What this task involves: The records should be written out in full, with nothing altered.
________________________________________
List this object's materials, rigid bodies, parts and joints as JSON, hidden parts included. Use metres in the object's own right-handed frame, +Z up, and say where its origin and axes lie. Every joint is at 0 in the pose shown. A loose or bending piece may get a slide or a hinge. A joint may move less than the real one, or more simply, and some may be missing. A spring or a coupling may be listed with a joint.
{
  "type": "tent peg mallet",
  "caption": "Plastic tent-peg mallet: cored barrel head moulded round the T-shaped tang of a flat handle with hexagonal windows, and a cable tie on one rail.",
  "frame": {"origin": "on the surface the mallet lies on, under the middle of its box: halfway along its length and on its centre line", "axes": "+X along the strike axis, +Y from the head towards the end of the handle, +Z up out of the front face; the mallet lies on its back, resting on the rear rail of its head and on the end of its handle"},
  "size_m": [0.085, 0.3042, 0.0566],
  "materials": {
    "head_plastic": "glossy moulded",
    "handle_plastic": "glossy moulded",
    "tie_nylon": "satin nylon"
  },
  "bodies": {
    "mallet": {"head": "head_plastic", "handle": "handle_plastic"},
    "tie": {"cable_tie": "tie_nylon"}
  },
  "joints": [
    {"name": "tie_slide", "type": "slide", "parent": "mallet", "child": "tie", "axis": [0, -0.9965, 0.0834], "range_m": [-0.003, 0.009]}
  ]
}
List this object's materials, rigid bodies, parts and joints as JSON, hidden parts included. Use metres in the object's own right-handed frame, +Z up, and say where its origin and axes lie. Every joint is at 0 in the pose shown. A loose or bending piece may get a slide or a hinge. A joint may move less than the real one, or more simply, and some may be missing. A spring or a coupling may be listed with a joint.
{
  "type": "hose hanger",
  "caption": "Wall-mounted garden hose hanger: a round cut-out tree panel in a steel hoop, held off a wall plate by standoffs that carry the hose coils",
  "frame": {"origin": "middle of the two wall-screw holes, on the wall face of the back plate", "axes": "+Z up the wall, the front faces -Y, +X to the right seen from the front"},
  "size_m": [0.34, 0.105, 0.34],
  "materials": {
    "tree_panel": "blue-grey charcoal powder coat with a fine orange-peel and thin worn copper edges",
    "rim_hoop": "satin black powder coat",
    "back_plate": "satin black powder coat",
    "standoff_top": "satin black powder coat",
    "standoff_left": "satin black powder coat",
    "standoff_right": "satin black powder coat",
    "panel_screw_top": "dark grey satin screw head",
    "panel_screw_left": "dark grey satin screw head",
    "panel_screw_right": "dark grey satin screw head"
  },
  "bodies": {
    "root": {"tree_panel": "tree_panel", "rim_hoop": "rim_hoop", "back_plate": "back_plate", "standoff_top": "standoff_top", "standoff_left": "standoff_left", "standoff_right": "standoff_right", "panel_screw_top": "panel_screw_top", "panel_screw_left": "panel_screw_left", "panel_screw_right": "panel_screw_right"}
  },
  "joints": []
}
________________________________________
Task output:
List this object's materials, rigid bodies, parts and joints as JSON, hidden parts included. Use metres in the object's own right-handed frame, +Z up, and say where its origin and axes lie. Every joint is at 0 in the pose shown. A loose or bending piece may get a slide or a hinge. A joint may move less than the real one, or more simply, and some may be missing. A spring or a coupling may be listed with a joint.
{
  "type": "tent peg mallet",
  "caption": "Plastic tent-peg mallet: cored barrel head moulded round the T-shaped tang of a flat handle with hexagonal windows, and a cable tie on one rail.",
  "frame": {"origin": "on the surface the mallet lies on, under the middle of its box: halfway along its length and on its centre line", "axes": "+X along the strike axis, +Y from the head towards the end of the handle, +Z up out of the front face; the mallet lies on its back, resting on the rear rail of its head and on the end of its handle"},
  "size_m": [0.085, 0.3042, 0.0566],
  "materials": {
    "head_plastic": "glossy moulded",
    "handle_plastic": "glossy moulded",
    "tie_nylon": "satin nylon"
  },
  "bodies": {
    "mallet": {"head": "head_plastic", "handle": "handle_plastic"},
    "tie": {"cable_tie": "tie_nylon"}
  },
  "joints": [
    {"name": "tie_slide", "type": "slide", "parent": "mallet", "child": "tie", "axis": [0, -0.9965, 0.0834], "range_m": [-0.003, 0.009]}
  ]
}
List this object's materials, rigid bodies, parts and joints as JSON, hidden parts included. Use metres in the object's own right-handed frame, +Z up, and say where its origin and axes lie. Every joint is at 0 in the pose shown. A loose or bending piece may get a slide or a hinge. A joint may move less than the real one, or more simply, and some may be missing. A spring or a coupling may be listed with a joint.
{
  "type": "hose hanger",
  "caption": "Wall-mounted garden hose hanger: a round cut-out tree panel in a steel hoop, held off a wall plate by standoffs that carry the hose coils",
  "frame": {"origin": "middle of the two wall-screw holes, on the wall face of the back plate", "axes": "+Z up the wall, the front faces -Y, +X to the right seen from the front"},
  "size_m": [0.34, 0.105, 0.34],
  "materials": {
    "tree_panel": "blue-grey charcoal powder coat with a fine orange-peel and thin worn copper edges",
    "rim_hoop": "satin black powder coat",
    "back_plate": "satin black powder coat",
    "standoff_top": "satin black powder coat",
    "standoff_left": "satin black powder coat",
    "standoff_right": "satin black powder coat",
    "panel_screw_top": "dark grey satin screw head",
    "panel_screw_left": "dark grey satin screw head",
    "panel_screw_right": "dark grey satin screw head"
  },
  "bodies": {
    "root": {"tree_panel": "tree_panel", "rim_hoop": "rim_hoop", "back_plate": "back_plate", "standoff_top": "standoff_top", "standoff_left": "standoff_left", "standoff_right": "standoff_right", "panel_screw_top": "panel_screw_top", "panel_screw_left": "panel_screw_left", "panel_screw_right": "panel_screw_right"}
  },
  "joints": []
}